— START OF THE DATA —
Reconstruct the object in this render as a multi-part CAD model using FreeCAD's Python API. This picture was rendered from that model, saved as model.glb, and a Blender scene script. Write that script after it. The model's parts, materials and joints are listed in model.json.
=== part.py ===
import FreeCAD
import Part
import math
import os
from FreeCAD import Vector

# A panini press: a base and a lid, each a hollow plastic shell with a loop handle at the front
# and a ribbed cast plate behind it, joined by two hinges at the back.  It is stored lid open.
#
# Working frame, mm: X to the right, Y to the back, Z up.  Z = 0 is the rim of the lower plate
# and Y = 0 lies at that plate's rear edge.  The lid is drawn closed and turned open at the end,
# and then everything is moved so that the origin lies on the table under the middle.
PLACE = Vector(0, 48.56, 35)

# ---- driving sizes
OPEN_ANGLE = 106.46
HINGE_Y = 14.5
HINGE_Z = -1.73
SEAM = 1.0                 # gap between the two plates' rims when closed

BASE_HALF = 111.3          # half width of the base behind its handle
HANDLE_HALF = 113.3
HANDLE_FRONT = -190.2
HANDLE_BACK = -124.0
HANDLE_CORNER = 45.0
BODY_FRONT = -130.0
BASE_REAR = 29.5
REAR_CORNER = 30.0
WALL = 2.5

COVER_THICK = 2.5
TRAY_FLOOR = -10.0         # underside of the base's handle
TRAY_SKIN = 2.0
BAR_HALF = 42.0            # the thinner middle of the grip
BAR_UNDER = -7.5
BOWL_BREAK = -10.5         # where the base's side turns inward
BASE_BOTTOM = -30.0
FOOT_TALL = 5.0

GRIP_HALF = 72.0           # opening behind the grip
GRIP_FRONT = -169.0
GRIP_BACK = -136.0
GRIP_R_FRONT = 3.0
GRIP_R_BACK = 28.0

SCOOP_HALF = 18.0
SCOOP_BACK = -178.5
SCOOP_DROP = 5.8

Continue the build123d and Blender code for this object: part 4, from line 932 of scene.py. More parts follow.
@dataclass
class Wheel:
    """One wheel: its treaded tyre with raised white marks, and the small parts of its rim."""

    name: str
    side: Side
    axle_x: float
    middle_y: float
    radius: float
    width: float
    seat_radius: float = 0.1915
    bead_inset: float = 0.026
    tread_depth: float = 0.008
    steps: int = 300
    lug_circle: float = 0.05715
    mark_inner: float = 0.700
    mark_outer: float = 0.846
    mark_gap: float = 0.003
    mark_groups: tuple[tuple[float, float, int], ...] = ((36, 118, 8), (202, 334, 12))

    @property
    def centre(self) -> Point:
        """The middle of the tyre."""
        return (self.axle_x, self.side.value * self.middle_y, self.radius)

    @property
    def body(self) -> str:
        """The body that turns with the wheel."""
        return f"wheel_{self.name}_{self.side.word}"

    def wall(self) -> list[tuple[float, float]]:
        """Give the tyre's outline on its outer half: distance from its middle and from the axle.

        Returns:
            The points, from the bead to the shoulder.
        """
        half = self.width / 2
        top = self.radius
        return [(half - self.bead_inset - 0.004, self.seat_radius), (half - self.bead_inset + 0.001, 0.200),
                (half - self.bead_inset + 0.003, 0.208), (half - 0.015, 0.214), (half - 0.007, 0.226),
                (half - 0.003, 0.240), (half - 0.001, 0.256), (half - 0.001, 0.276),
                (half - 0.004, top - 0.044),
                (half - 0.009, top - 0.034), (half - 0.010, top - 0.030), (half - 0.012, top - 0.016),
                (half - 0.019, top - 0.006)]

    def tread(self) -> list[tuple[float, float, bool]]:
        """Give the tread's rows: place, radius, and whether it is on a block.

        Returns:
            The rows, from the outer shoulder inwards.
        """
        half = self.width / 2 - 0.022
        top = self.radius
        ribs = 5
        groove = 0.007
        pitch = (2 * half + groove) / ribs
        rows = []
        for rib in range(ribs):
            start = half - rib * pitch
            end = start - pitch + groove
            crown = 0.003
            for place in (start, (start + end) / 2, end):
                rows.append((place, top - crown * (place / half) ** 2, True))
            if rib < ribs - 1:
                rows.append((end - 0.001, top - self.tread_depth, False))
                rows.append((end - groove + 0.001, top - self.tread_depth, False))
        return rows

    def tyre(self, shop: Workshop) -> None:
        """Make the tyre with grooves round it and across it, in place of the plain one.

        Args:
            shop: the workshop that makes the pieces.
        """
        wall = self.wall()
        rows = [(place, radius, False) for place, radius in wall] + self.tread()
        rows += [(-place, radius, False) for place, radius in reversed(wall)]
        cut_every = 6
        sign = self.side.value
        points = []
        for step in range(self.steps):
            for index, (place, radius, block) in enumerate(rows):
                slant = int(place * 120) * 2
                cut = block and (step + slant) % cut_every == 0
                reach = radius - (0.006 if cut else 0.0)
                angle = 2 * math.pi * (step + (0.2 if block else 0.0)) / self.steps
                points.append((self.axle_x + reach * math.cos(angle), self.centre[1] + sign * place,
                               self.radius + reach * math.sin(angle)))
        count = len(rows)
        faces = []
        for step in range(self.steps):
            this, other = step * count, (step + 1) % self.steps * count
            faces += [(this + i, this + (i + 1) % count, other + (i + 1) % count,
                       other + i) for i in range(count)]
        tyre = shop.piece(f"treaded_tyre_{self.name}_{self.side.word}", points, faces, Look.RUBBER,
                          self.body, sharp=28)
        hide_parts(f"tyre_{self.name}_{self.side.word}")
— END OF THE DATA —
— START OF THE DATA —
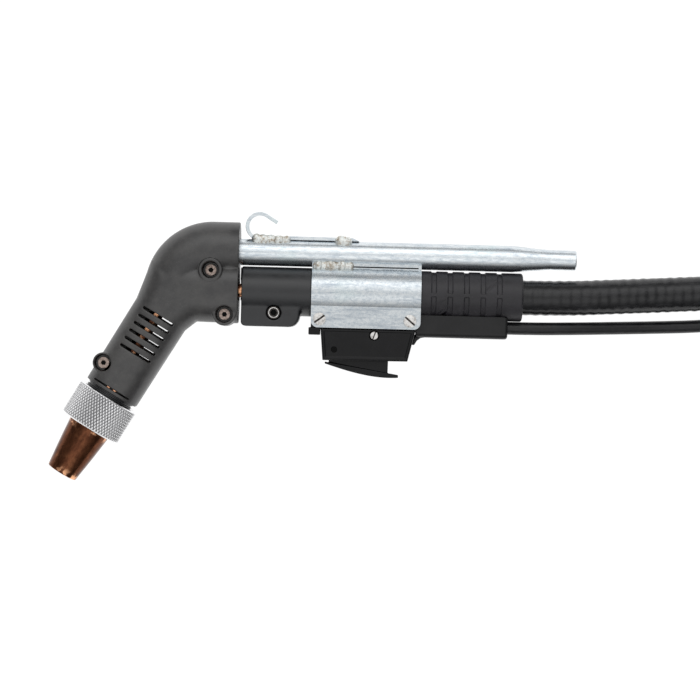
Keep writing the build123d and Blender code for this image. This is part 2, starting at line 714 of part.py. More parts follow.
— END OF THE DATA —
Using the entries above, give again exactly the lines from the line holding "Reconstruct the object" through the line holding "rims when closed". Include both end lines and nothing else.

**COMPLETED EXERCISE**
Reconstruct the object in this render as a multi-part CAD model using FreeCAD's Python API. This picture was rendered from that model, saved as model.glb, and a Blender scene script. Write that script after it. The model's parts, materials and joints are listed in model.json.
=== part.py ===
import FreeCAD
import Part
import math
import os
from FreeCAD import Vector

# A panini press: a base and a lid, each a hollow plastic shell with a loop handle at the front
# and a ribbed cast plate behind it, joined by two hinges at the back.  It is stored lid open.
#
# Working frame, mm: X to the right, Y to the back, Z up.  Z = 0 is the rim of the lower plate
# and Y = 0 lies at that plate's rear edge.  The lid is drawn closed and turned open at the end,
# and then everything is moved so that the origin lies on the table under the middle.
PLACE = Vector(0, 48.56, 35)

# ---- driving sizes
OPEN_ANGLE = 106.46
HINGE_Y = 14.5
HINGE_Z = -1.73
SEAM = 1.0                 # gap between the two plates' rims when closed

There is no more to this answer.